Tomblin will ultimately decide if a special session is necessary. Members of his staff say he will likely make that decision in the next few weeks.

Freedom Industries Plans Tank Demolition for Monday

  After running into asbestos problems, the company at the center of a January spill into West Virginia’s biggest water supply plans to start dismantling its tanks Monday.

Freedom Industries Chief Restructuring Officer Mark Welch described the new start time Tuesday in bankruptcy court in Charleston.

The company has delayed the teardown multiple times. Freedom stalled its start last weekend because of asbestos issues in tank gaskets and elsewhere.

Freedom is under state orders to demolish its Charleston site, where a leaky tank contaminated the water source downstream. For days, 300,000 residents couldn’t use tap water for most purposes.

Welch says the site should be cleared out in three or four weeks, but the company is proceeding slowly and carefully.

Freedom then must remediate the chemical damage done to the site.

West Virginia Storage Tank Website Up and Running

Members of the public now have full access to comments collected by the state Department of Environmental Protection on a newly passed law. That law…

Members of the public now have full access to comments collected by the state Department of Environmental Protection on a newly passed law. That law requires the DEP to create a regulatory program for above ground storage tanks in order to protect the state’s water.
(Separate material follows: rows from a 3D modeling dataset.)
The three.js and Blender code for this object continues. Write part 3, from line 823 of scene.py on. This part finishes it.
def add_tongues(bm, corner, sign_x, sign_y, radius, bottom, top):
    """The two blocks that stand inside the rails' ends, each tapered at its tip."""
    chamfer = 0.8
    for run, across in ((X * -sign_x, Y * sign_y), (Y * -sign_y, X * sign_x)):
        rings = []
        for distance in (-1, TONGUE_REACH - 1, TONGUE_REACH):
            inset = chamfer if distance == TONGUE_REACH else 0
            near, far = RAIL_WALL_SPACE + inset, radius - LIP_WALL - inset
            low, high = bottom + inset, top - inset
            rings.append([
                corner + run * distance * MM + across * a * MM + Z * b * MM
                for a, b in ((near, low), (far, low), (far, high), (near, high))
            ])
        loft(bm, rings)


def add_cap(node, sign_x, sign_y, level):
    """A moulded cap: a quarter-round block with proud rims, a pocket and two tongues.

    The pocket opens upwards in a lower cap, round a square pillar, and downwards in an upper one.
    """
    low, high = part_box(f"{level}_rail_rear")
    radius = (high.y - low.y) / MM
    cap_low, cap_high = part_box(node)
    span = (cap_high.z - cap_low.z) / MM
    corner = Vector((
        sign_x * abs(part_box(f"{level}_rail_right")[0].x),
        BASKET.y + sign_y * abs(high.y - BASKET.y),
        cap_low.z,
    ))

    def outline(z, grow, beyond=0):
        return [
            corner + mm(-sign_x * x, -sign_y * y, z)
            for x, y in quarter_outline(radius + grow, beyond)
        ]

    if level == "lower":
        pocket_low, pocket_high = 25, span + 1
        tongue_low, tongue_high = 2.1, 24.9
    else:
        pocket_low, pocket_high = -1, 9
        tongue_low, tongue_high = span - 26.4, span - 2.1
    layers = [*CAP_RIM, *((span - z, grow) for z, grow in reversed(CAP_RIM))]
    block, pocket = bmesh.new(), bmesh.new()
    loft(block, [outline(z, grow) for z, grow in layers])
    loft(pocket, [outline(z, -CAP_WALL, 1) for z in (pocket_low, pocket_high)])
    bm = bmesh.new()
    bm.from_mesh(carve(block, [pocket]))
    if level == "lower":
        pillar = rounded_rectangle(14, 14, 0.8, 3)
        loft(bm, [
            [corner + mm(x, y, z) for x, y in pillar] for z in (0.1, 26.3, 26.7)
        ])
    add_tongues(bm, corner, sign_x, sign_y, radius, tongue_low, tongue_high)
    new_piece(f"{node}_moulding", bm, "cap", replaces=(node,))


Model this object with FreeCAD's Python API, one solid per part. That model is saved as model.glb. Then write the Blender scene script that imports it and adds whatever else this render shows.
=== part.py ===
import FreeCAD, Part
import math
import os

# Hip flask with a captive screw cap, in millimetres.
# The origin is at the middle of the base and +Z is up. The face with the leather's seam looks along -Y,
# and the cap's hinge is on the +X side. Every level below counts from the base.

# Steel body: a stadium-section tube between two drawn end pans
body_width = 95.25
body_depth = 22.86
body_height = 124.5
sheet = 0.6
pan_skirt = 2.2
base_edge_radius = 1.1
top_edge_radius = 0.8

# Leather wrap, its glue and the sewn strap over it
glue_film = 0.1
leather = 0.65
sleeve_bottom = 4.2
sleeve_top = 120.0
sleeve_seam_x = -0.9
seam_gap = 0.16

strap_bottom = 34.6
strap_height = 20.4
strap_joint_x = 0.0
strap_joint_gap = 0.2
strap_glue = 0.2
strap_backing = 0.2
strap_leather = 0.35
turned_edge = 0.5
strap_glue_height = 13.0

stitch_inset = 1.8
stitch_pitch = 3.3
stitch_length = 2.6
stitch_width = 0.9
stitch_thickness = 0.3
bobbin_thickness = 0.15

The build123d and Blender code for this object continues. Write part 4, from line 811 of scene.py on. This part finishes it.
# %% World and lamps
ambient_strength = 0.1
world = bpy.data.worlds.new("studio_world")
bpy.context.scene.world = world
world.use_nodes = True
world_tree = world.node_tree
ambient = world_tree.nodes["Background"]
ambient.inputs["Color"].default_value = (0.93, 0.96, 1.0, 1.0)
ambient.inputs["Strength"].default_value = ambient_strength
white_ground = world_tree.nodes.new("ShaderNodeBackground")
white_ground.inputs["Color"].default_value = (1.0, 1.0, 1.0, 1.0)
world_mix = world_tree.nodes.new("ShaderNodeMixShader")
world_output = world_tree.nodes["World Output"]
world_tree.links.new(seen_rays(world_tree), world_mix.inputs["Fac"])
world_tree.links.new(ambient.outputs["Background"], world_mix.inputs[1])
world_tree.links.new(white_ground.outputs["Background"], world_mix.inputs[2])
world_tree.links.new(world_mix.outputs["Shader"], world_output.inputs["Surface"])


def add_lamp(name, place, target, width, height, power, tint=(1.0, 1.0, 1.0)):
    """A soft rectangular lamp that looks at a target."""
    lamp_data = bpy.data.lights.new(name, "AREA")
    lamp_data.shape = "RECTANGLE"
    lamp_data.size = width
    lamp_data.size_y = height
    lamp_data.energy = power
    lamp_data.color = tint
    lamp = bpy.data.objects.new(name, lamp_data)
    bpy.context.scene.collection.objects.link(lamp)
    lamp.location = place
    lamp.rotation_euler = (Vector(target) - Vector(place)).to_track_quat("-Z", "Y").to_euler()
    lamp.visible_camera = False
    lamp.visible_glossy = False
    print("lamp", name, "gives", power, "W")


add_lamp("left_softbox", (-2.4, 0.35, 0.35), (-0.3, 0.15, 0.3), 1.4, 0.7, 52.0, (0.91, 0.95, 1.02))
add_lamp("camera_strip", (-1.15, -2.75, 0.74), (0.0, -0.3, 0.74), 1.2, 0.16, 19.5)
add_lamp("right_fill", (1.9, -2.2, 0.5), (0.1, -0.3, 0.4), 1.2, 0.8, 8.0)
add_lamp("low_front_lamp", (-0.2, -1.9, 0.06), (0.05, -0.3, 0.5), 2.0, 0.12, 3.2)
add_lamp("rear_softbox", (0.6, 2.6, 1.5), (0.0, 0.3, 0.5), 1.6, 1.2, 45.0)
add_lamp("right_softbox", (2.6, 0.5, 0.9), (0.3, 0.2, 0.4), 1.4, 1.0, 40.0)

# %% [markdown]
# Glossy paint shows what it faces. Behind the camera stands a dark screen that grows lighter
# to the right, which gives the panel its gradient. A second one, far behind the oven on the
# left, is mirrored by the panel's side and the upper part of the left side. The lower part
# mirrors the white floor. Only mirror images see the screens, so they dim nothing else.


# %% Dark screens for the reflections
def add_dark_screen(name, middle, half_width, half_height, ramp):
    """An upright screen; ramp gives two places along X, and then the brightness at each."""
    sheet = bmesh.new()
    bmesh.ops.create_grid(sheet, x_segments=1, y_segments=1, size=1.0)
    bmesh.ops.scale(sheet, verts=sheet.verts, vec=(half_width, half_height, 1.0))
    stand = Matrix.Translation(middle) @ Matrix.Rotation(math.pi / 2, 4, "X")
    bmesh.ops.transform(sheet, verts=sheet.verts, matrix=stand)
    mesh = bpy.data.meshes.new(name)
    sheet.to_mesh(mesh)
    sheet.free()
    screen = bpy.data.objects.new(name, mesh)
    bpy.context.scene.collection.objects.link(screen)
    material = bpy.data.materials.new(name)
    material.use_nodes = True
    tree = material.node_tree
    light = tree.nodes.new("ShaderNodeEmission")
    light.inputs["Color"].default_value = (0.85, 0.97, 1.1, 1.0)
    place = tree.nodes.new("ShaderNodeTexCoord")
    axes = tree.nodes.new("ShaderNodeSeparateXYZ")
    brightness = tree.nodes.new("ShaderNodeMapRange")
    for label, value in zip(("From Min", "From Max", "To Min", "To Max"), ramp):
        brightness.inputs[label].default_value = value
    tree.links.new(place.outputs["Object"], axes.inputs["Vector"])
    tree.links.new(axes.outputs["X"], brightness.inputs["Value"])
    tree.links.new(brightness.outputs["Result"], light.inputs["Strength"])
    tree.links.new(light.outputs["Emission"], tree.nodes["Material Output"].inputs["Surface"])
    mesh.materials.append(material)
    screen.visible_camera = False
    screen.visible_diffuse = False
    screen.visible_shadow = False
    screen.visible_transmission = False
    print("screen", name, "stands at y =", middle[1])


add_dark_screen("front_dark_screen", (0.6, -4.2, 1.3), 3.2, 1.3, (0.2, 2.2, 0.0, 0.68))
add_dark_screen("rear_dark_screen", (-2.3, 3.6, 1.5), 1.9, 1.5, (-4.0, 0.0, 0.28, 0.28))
The Above Ground Storage Tank section of the state DEP’s website isn’t fully complete. Some pages are still under construction, but for now, members of the public have access to the language of Senate Bill 373, a bill written in response to the January 9 chemical spill in Charleston that contaminated the drinking water for 300,000 West Virginians.

The site also contains links to organizations that create standards for tanks, definitions of terms and contacts at the DEP who deal with tank policy.

What you can’t find, however, are specific regulations for above ground storage tanks in West Virginia because they just don’t exist yet.

Scott Mandirola, director of the DEP’s Division of Water and Waste Management, told a legislative committee last week they’re in the process of writing those regulations which must be approved by the legislature during the 2015 session.

But before they complete the new rules, the DEP is reaching out to stakeholders and members of the public for their input on what they think should be included. Those comments are fully accessible on the DEP’s site, which is a result of many of the public comments themselves.

The site contains comments from more than 60 individuals, 20 organizations and 16 businesses.

Many of the public remarks and some from organizations were very similar in nature and even format. The West Virginia Rivers Coalition provided a template for multiple grassroots like Friends of Water and the West Virginia Citizen Action Group who then passed them on to members.

Those comments asked for transparency in the process, the closing of regulatory loopholes and adequate fees to cover the administrative costs of creating a regulatory program.

Some comments from business and industry representatives asked the DEP to consider regulatory programs they are already subject to when writing new rules to avoid a duplicative process that could harm businesses.

For example, the West Virginia Coal Association called any further rules to regulate tanks at mine sites unnecessary and said additional regulations would only confuse and frustrate the agency’s ability to carry out its current inspection process.

The Independent Oil and Gas Association commented increased compliance costs associated with regulations, like fees for signs on tanks, could outweigh the profits at some drilling sites and cause a loss in production.

Senate Bill 373 requires the tank registration process to begin on June 6, which Mandirola said they will be ready for, but he anticipated the electronic registration site to go live on June 10, allowing them to deal with technical issues at the beginning of the week.

The DEP is asking tank owners who are not already registered in its Electronic Permitting or Electronic Submission System to go ahead and create a username on their site to streamline the process.

The DEP also has an online quiz available to see if you tank falls under the guidelines of Senate Bill 373.